Korruption im Staat, die von den Korruptionisten hemmungslos als Bonus ihrer Macht verbucht wird, ist Gift für den Glauben an die Legitimität der öffentlichen Autoritätsausübung, sie untergräbt auf Dauer den Rechtsgehorsam. Die Korruption im Wirtschaftsleben, das an mächtigen Schlüsselstellen häufig mit der Politik verzahnt ist, wirkt als Brandbeschleuniger. Um unser Haus Österreich in Ordnung zu halten, braucht es keine scheinheiligen Beteuerungen der Bevorteilungsabstinenz; es braucht stattdessen tiefreichende, rasch wirksame Kontrollmaßnahmen gegenüber dem politökonomischen Korruptionskomplex.
So wenig man die Kleinkriminellen gleich hinter Gitter bringen soll, so wenig ist es angebracht, eine im Volk verbreitete, eingeübte und weithin akzeptierte Kleinkorruptionspraxis zum Anlass einer Entlastung derer zu nehmen, die über unser aller Schicksal bestimmen. Falls die regierenden Politiker und Hauptgeschäftsführer (CEOs) ihre Machtstellung missbrauchen, um Postenschacher und Selbstbereicherung zu forcieren, sind sie die eigentlich Asozialen. Deren Umtriebe werden keineswegs dadurch besser, dass man es andernorts, im – wenn man so sagen darf – gesellschaftlichen Normalbetrieb „nicht immer so genau nimmt“, wenn es um die korrekte Abwicklung einer Gütertransaktion geht.
Es gibt kein österreichisches Korruptions-Gen, wir sind bei Weitem kein korruptes Volk auf dem Weg zur Unregierbarkeit.
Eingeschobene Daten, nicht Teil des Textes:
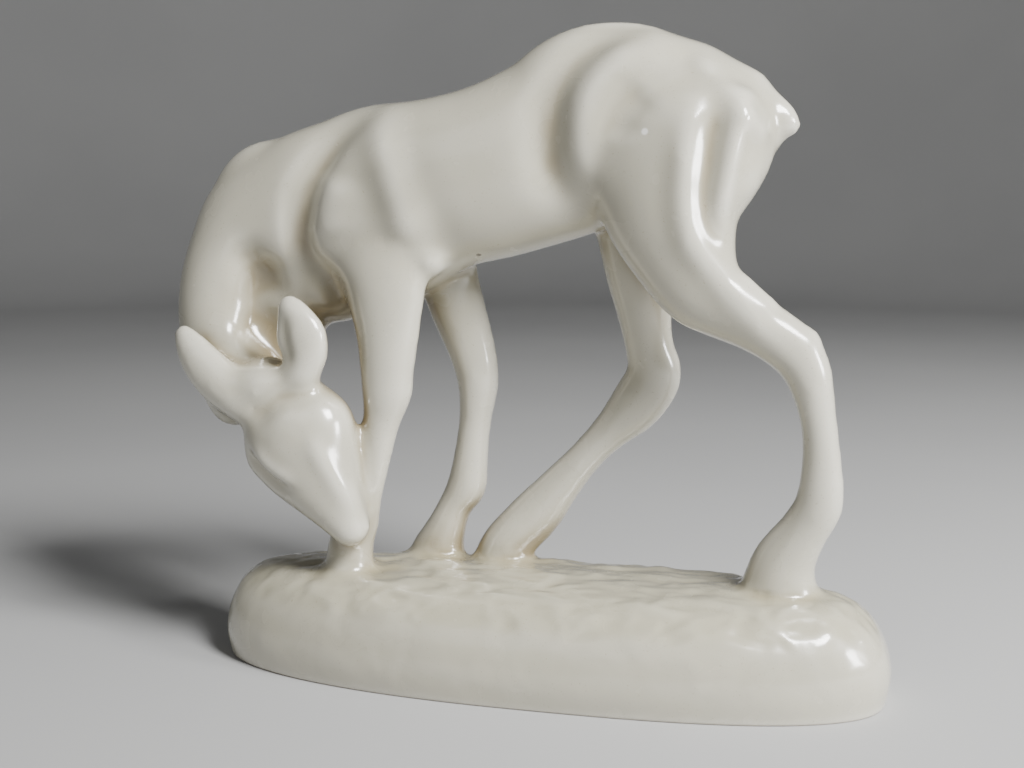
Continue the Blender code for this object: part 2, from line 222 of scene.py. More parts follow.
@dataclass
class Torso:
    """Barrel of the deer from its brisket to its tail, with the creases of shoulder and haunch."""

    midline: float = 12.0
    barrel: Stations = (
        (-112, 12.0, 149, 32, 20),
        (-92, 12.0, 152, 43, 26),
        (-70, 12.0, 160, 43.5, 28),
        (-45, 12.0, 167.5, 38, 29),
        (-22, 12.0, 173, 38, 28),
        (2, 12.0, 181.5, 39.8, 26),
        (24, 12.0, 191, 43, 26),
        (50, 12.0, 190.5, 39.5, 26),
        (68, 12.0, 191.5, 33, 22),
        (77, 12.0, 191.5, 26.5, 18.5),
        (84.5, 12.0, 190.5, 22, 14.5),
        (89, 12.0, 188.5, 15.5, 11.5),
    )
    brisket: Stations = (
        (-104, 12.0, 150, 26, 19),
        (-94, 12.0, 123, 23, 17),
    )
    tail: Stations = (
        (85, 12, 202.5, 8.5, 8.5),
        (93.5, 11, 199, 6, 6.4),
        (99.8, 10, 193.5, 5.6, 5.8),
        (101.8, 10, 190.2, 5, 5.4),
    )
    seat_bone: Stations = (
        (82, 9, 192, 13, 12),
        (83, 6, 180, 13.4, 12),
        (80.5, 3, 168, 10.8, 11.5),
        (76, 0, 157, 8.4, 10.5),
        (73, -1, 148, 7.4, 10),
    )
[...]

Wohl aber herrscht ein verbreitetes Unverständnis hoher Amtsträger und Manager, was die Forderung nach erhöhter Verantwortlichkeit betrifft. Mit der Korruptionskumpanei, die den Rücktritt öffentlicher Personen als einen Akt großmütiger Kapitulation vor dem „Trommelfeuer der Medien“ erscheinen lässt – mit dieser Tradition muss endlich Schluss gemacht werden.